We embed the tracker via Discourse theme edit now, and I additionally disabled the Cloudflare Automatic HTTPS Rewrites. There is no mixed content on our whole website. And if there is, good to see and fix it, instead of having Cloudflare masking it forever.

I’m pretty sure that can’t work.

I’m not quite sure what problem you’re trying to solve, but you probably need to enable force_https in your app.yml.

3 Likes

I imagine just from the name “Cloudflare Automatic HTTPS Rewrites” it can be misunderstood. Cloudflare has 2 features:

  • “Always Use HTTPS” redirects all plain HTTP requests to HTTPS, just like force_https in Discourse does. Both were previously enabled, and I disabled both to test whether HTTPS has anything to do with the issue or the endless loading Discourse pages and hanging curl requests. This worked perfectly fine, even solving the whole issue for HTTPS requests as well, but just because I disabled “Cloudflare Automatic HTTPS Rewrites” in the same turn.
  • “Cloudflare Automatic HTTPS Rewrites” alters HTML, CSS and JavaScript documents to replace all embedded plain HTTP URLs with HTTPS variants, where Cloudflare thinks the host is reachable via HTTPS (based on HSTS preload list and such). This is to avoid mixed content warnings.

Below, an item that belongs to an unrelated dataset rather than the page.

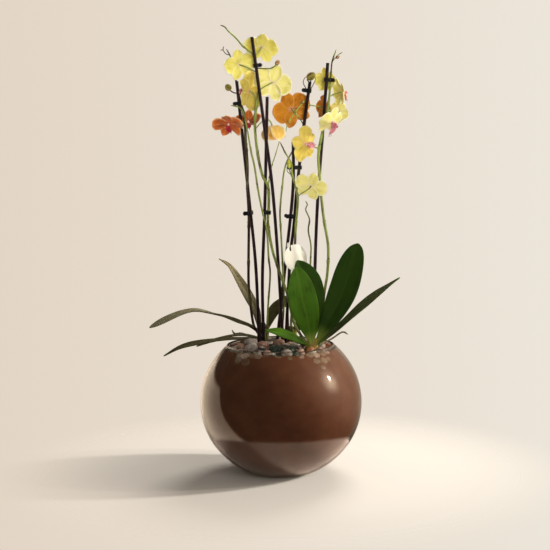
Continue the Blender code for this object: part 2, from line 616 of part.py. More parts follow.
def make_flower(name, finish):
    """Petals and sepals as one thin five-lobed dish, with the lip standing out of its middle."""
    centre, face, turn, span, bend, _, _ = FLOWERS[name]
    place = flower_frame(centre, face, turn)
    half = span * MM / 2
    rings = []
    for share in (0.45, 1.0):
        ring = []
        for i in range(PETAL_RIM_POINTS):
            angle = 360 * i / PETAL_RIM_POINTS
            reach = half * flower_reach(angle) * share
            sag = -bend * 2 * reach * reach / half
            ring.append(around(Vector((0, 0, sag)), reach, angle))
        rings.append(ring)
    shape = bmesh.new()
    faces_out = []
    for level in (-0.5, 0.5):
        lift = Vector((0, 0, level * PETAL_THICKNESS))
        hub = shape.verts.new(lift)
        inner, outer = ([shape.verts.new(p + lift) for p in ring] for ring in rings)
        for i in range(PETAL_RIM_POINTS):
            n = (i + 1) % PETAL_RIM_POINTS
            shape.faces.new((hub, inner[i], inner[n]))
            shape.faces.new((inner[i], outer[i], outer[n], inner[n]))
        faces_out.append(outer)
    for i in range(PETAL_RIM_POINTS):
        n = (i + 1) % PETAL_RIM_POINTS
        shape.faces.new((faces_out[0][i], faces_out[0][n], faces_out[1][n], faces_out[1][i]))
    bmesh.ops.recalc_face_normals(shape, faces=shape.faces)
    bmesh.ops.triangulate(shape, faces=shape.faces)
    bmesh.ops.transform(shape, matrix=place, verts=shape.verts)
    mesh = bpy.data.meshes.new(name)
    shape.to_mesh(mesh)
    shape.free()
    flower = add_object(name, mesh, finish)
    lip_way = place.to_3x3() @ Vector((0, -0.55, 0.83))
    lip_length = min(LIP_LENGTH, 0.6 * half)
    stand = 0.44 * lip_length - 0.2 * MM  # its back end just enters the petals
    lip = ball(f"lip_{name}", place @ Vector((0, -0.1 * half, stand)), lip_length, 0.6 * lip_length,
               lip_way, sides=6, rows=4)
    boolean(flower, "UNION", [helper(lip)])


# ---- Clips and tag ------------------------------------------------------------------------------
def routes_of(stem):
    """A stem's centre line and its radius."""
    return (STAKE_ROUTES[stem], STAKE_R) if stem in STAKES else (SPIKE_ROUTES[stem], SPIKE_R)


def oval_reach(radius, stretch, turn):
    """How far an oval of that end radius and half-length between ends reaches at an angle to its length."""
    c, s = abs(math.cos(turn)), abs(math.sin(turn))
    if s * stretch >= c * radius or s > 1e-6 and radius * c / s <= stretch:
        return radius / s
    return stretch * c + math.sqrt(max(0.0, radius**2 - (stretch * s) ** 2))


def make_clip(name, finish):
    """A sprung band round a stake and the spike against it, with a pair of round finger tabs."""
    stems, up, side = CLIPS[name]
    z = SOIL_TOP + up * MM
    spots = [at_height(routes_of(stem)[0], z) for stem in stems]
    middle = sum(spots, Vector()) / len(spots)
    inner = max(routes_of(stem)[1] for stem in stems) + CLIP_CLEARANCE
    along = spots[-1] - spots[0]
    stretch = along.length / 2
    turn = math.atan2(along.y, along.x)
    band = []
    for i in range(16):
        angle = math.tau * i / 16
        push = stretch if math.cos(angle) > 0 else -stretch
        for_radius = inner, inner + CLIP_BAND
        band.append([Vector((math.cos(angle) * r + push, math.sin(angle) * r, 0)) for r in for_radius])
    shape = bmesh.new()
    for level in (-0.5, 0.5):
        for inside, outside in band:
            for p in (inside, outside):
                shape.verts.new(p + Vector((0, 0, level * CLIP_HEIGHT)))
    verts = list(shape.verts)
    count = len(band)
    for i in range(count):
        n = (i + 1) % count
        corners = (2 * i, 2 * i + 1, 2 * n + 1, 2 * n)
        low = [verts[c] for c in corners]
        high = [verts[c + 2 * count] for c in corners]
        shape.faces.new(low)
        shape.faces.new(high)
        shape.faces.new((low[0], low[3], high[3], high[0]))
        shape.faces.new((low[1], low[2], high[2], high[1]))
    bmesh.ops.recalc_face_normals(shape, faces=shape.faces)
    lean = (routes_of(stems[0])[0])
    tilt = (at_height(lean, z + 10 * MM) - at_height(lean, z - 10 * MM)).to_track_quat("Z", "Y")
    place = Matrix.Translation(middle) @ tilt.to_matrix().to_4x4() @ Matrix.Rotation(
        turn - tilt.to_euler().z, 4, "Z")
    bmesh.ops.transform(shape, matrix=place, verts=shape.verts)
    mesh = bpy.data.meshes.new(name)
    shape.to_mesh(mesh)
    shape.free()
    clip = add_object(name, mesh, finish, smooth=False)
    out = Vector((math.cos(math.radians(side)), math.sin(math.radians(side)), 0))
    reach = oval_reach(inner + CLIP_BAND / 2, stretch, math.radians(side) - turn)
    tab = middle + out * (reach + CLIP_TAB_DIAMETER * 0.62)
    stub = tube(f"stub_{name}", [middle + out * reach, tab], [1.5 * MM, 1.5 * MM])
    pad = ball(f"tab_{name}", tab, CLIP_TAB_DIAMETER, CLIP_TAB_DIAMETER, (0, 0, 1), rows=5)
    boolean(clip, "UNION", [helper(add_object(f"stub_{name}", stub)), helper(pad)])


def make_tag(finish):
    """A round plant tag, hung on a stem by the notch in its top edge."""
    shape = bmesh.new()
    bmesh.ops.create_cone(shape, cap_ends=True, segments=28, radius1=TAG_DIAMETER / 2,
                          radius2=TAG_DIAMETER / 2, depth=TAG_THICKNESS)
    bmesh.ops.rotate(shape, matrix=Matrix.Rotation(math.radians(90), 3, "X"), verts=shape.verts)
    facing = Matrix.Rotation(math.radians(TAG_TURN), 4, "Z") @ Matrix.Rotation(-math.radians(TAG_TIP), 4, "X")
    place = Matrix.Translation(planted(TAG_CENTRE)) @ facing
    bmesh.ops.transform(shape, matrix=place, verts=shape.verts)
    mesh = bpy.data.meshes.new("plant_tag")
    shape.to_mesh(mesh)
    shape.free()
    tag = add_object("plant_tag", mesh, finish, smooth=False)
    notch = bmesh.new()
    bmesh.ops.create_cube(notch, size=1)
    size = Matrix.Diagonal((3 * MM, 8 * MM, TAG_DIAMETER * 0.5, 1))
    spot = Matrix.Translation((-0.2 * TAG_DIAMETER, 0, 0.52 * TAG_DIAMETER))
    bmesh.ops.transform(notch, matrix=place @ spot @ size, verts=notch.verts)
    cutter = bpy.data.meshes.new("tag_notch")
    notch.to_mesh(cutter)
    notch.free()
    boolean(tag, "DIFFERENCE", [helper(add_object("tag_notch", cutter))])


# ---- Sockets in the soil and the pebbles --------------------------------------------------------
def socket(name, start, end, radius, resolution):
    """A cutter round a stem, whose flats clear the stem by a little more than SEAT_GAP."""
    sides = 4 + 2 * resolution
    wide = (radius + SEAT_GAP + 0.1 * MM) / math.cos(math.pi / sides)
    mesh = tube(f"socket_{name}", [start, end], [wide, wide], resolution)
    return helper(add_object(mesh.name, mesh))


def make_sockets(soil, bed):
    """Cuts the soil and the pebbles for what stands in them: stakes, crowns and the spikes' feet."""
    above = Vector((0, 0, 3 * (BED_DEPTH + PEBBLE_HEIGHT)))
    below = Vector((0, 0, SEAT_GAP))
    stakes = []
    for name, route in STAKE_ROUTES.items():
        way = (route[1] - route[0]).normalized()
        stakes.append(socket(name, route[0] - way * SEAT_GAP, route[1] + way * above.z, STAKE_R, 2))
    feet, clearings = [], []
    for name, route in SPIKE_ROUTES.items():
        feet.append(socket(name, route[0] - below, route[0] + above, SPIKE_R, 1))
    for name in CROWNS:
        centre = crown_centre(name)
        buried = Vector((0, 0, CROWN_BURIED)) + below
        feet.append(socket(name, centre - buried, centre + above, CROWN_R, 3))
        clearings.append(socket(f"{name}_clearing", centre - buried, centre + above,
                                CROWN_R + SPIKE_DIAMETER + 3 * SEAT_GAP, 3))
    boolean(soil, "DIFFERENCE", stakes + feet)
    boolean(bed, "DIFFERENCE", stakes + clearings)


def main():
    clear_scene()
    wood = material("stake_purple_brown", (0.03, 0.012, 0.016), 0.5)
    green = material("spike_green", (0.12, 0.16, 0.03), 0.45)
    dark = material("spike_dark", (0.04, 0.035, 0.014), 0.5)
    leaf = material("leaf_green", (0.05, 0.13, 0.015), 0.35)
    olive = material("leaf_olive", (0.07, 0.08, 0.03), 0.45)
    yellow = material("petal_yellow", (0.8, 0.7, 0.12), 0.5)
    orange = material("petal_orange", (0.75, 0.3, 0.05), 0.5)
    black = material("clip_black", (0.01, 0.012, 0.012), 0.35)
    card = material("tag_card", (0.85, 0.82, 0.72), 0.6)
    root = material("root_grey", (0.16, 0.14, 0.09), 0.7)
    make_bowl()
    soil = make_soil()
    bed = make_pebble_bed()
    make_sockets(soil, bed)
    for name in STAKES:
        make_stake(name, wood)
    for name in SPIKES:
        make_spike(name, dark if name in ("spike_left", "spike_leaning") else green)
    for name in CROWNS:
        make_crown(name, olive)
    for name in LEAVES:
        make_leaf(name, leaf if name.startswith("leaf_right") else olive)
    for name in ROOTS:
        make_root(name, root)
    for name in FLOWERS:
        make_flower(name, orange if name in ("flower_05", "flower_06", "flower_08", "flower_09") else yellow)
    for name in CLIPS:
        make_clip(name, black)
    make_tag(card)


main()
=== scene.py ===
"""Potted orchid, finished: three moth orchids planted together in a clear glass globe of potting soil.

Metres, +Z up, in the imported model's frame: -Y is the front and +X the right. What grows above the soil is
placed as in the part's planting plan, (right, back, up) in mm from the middle of the soil's surface.
"""

import math
import random

import bmesh
import bpy
from mathutils import Matrix, Vector, noise


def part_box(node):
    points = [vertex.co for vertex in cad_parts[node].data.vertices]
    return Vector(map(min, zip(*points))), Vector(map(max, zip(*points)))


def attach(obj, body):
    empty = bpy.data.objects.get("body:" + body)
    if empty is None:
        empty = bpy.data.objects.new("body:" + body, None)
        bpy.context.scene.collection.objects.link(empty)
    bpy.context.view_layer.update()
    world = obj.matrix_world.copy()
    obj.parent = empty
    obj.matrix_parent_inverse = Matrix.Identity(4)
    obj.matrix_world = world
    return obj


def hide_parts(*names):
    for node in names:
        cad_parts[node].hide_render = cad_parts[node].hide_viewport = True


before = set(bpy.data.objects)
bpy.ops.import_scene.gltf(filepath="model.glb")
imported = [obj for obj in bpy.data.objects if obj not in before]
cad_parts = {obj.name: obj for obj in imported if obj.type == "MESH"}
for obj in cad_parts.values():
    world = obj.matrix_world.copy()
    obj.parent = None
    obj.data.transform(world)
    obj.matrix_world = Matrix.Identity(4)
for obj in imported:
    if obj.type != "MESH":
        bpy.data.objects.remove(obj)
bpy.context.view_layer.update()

MM = 0.001
BODY = "root"
ORIGIN = Vector((0, 0, 0))
UP = Vector((0, 0, 1))
SHARP = math.radians(40)  # edges that bend more than this stay crisp

# ---- Sizes, in metres: what the frame gives, then what it can't -----------------------------------
BOWL_LOW, BOWL_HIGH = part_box("glass_bowl")
BOWL_R = (BOWL_HIGH.x - BOWL_LOW.x) / 2
BOWL_HEIGHT = BOWL_HIGH.z
SOIL_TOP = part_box("potting_soil")[1].z
MOUTH_R = 81 * MM  # outside of the rim
FOOT_R = 52 * MM  # flat foot
GLASS_WALL = 4 * MM
GLASS_BASE = 9 * MM
FOOT_KICK = 1.5 * MM  # hollow under the foot
WALL_STEPS = 60  # rings up the globe's wall, and how many sides it is turned with
TURNED_SIDES = 128
SEAT_GAP = 0.3 * MM
STAKE_R = 2.6 * MM
STAKE_BURIED = 110 * MM
STAKE_JOINTS = 96 * MM  # from one ring of the bamboo to the next
SPIKE_R = 2.1 * MM
SPIKE_TIP_R = 0.9 * MM
SPIKE_JOINTS = 58 * MM  # from one bract to the next
STALK_R = 0.95 * MM
STALK_STEPS = 12
CROWN_R = 7.5 * MM
LEAF_THICKNESS = 2.2 * MM
PETAL_THICKNESS = 0.7 * MM
STEM_GAP = 1.4 * MM  # between a stake and a spike tied against it
CLIP_BAND = 1.1 * MM  # the band's thickness, and its height
CLIP_HEIGHT = 6 * MM
CLIP_PAD_R = 3.1 * MM
TAG_R = 20.5 * MM
TAG_THICKNESS = 0.9 * MM
TAG_TURN = 32  # degrees that its face turns to the right, and tips up
TAG_TIP = 8

# ---- Planting plan ----------------------------------------------------------------------------------
CROWNS = {  # (right, back), height above the soil
    "crown_left": ((-26, 34), 34),
    "crown_middle": ((18, 46), 26),
    "crown_right": ((49, -24), 20),
}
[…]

Enforcing or not enforcing HTTPS at Cloudflare, at the host proxy or at Discourse does not matter. What did cause the issue is the combination of mod_sed filter at the host proxy and embedded plain HTTP edits by Cloudflare. So two stages at which the content of the documents was passed through a filter. Problem was not that there was any actual content change (there is no mixed content at our site, “Cloudflare Automatic HTTPS Rewrites” hence does not actually change the document body), but probably related to chunks, buffer or timing.